Last updated June 1 2024
This agreement (“Agreement”) is between you (“you” or “Customer”) and Meldus Pty Ltd (“Publisher”) from which you are procuring Offerings (defined below) and governs your use of Offerings purchased through either Microsoft AppSource or Azure Marketplace (collectively, “Marketplace”).
This Agreement is the parties’ entire agreement on this subject and merges and supersedes all related prior and contemporaneous agreements. By agreeing to these terms, you represent and warrant that you have the authority to accept this Agreement, and you also agree to be bound by its terms. This Agreement applies to all Orders entered into under this Agreement. Capitalized terms have the meanings given under “Definitions.”
Offerings are licensed and not sold.

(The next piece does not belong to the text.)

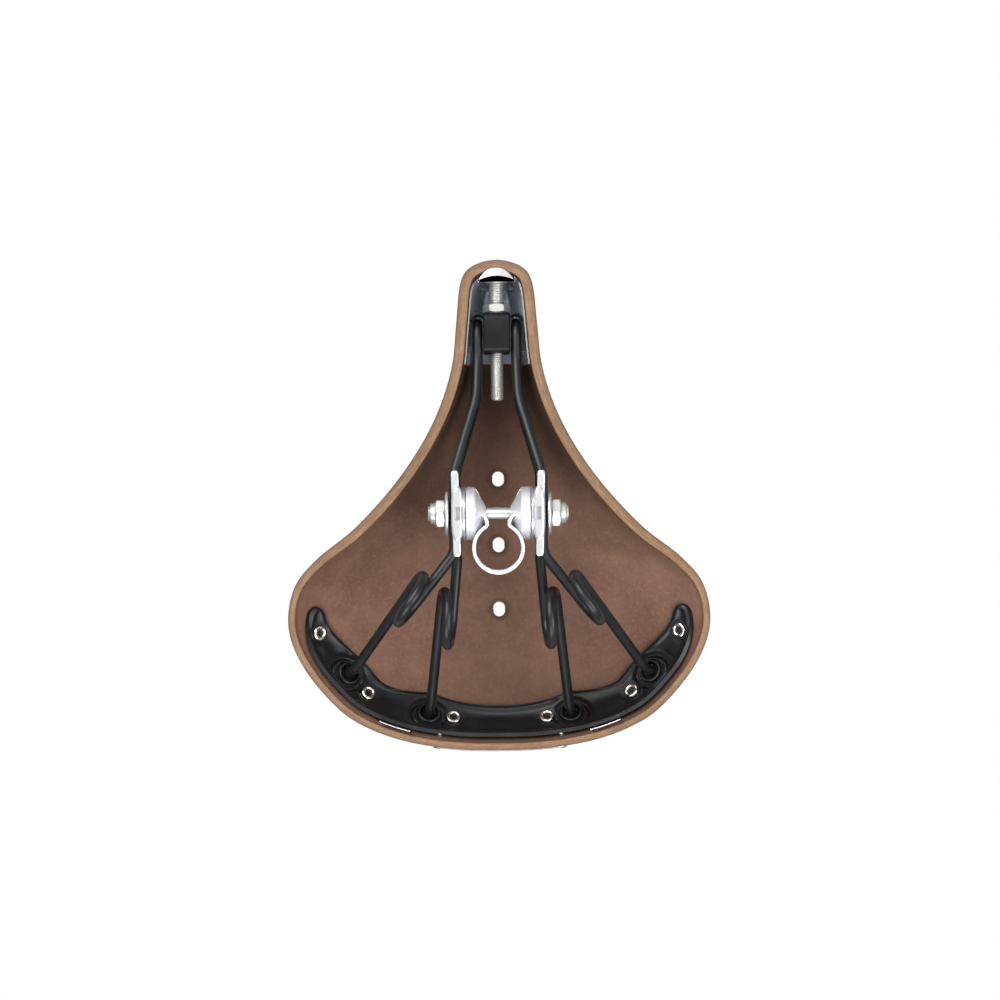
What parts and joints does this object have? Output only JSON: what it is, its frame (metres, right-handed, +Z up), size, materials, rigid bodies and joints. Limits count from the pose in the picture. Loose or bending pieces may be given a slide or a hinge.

Upon acceptance of an Order, and subject to Customer’s compliance with this Agreement, Publisher grants Customer a nonexclusive and limited license to use the ordered Offerings. These licenses are solely for Customer’s own use and business purposes and are nontransferable except as expressly permitted under this Agreement or applicable law.
Offerings may contain or be provided with components that are subject to open-source software licenses. Any use of those components may be subject to additional terms and conditions and Customer agrees that any applicable licenses governing the use of the components will be incorporated by reference in this Agreement.
Licenses granted on a subscription basis expire at the end of the applicable subscription period set forth in the Order, unless renewed. Licenses granted for metered Offerings billed periodically based on usage continue as long as Customer continues to pay for its usage of the Offerings.
Customer will control access to and use of the Offerings by End Users and is responsiblefor any use of the Offerings that does not comply with this Agreement.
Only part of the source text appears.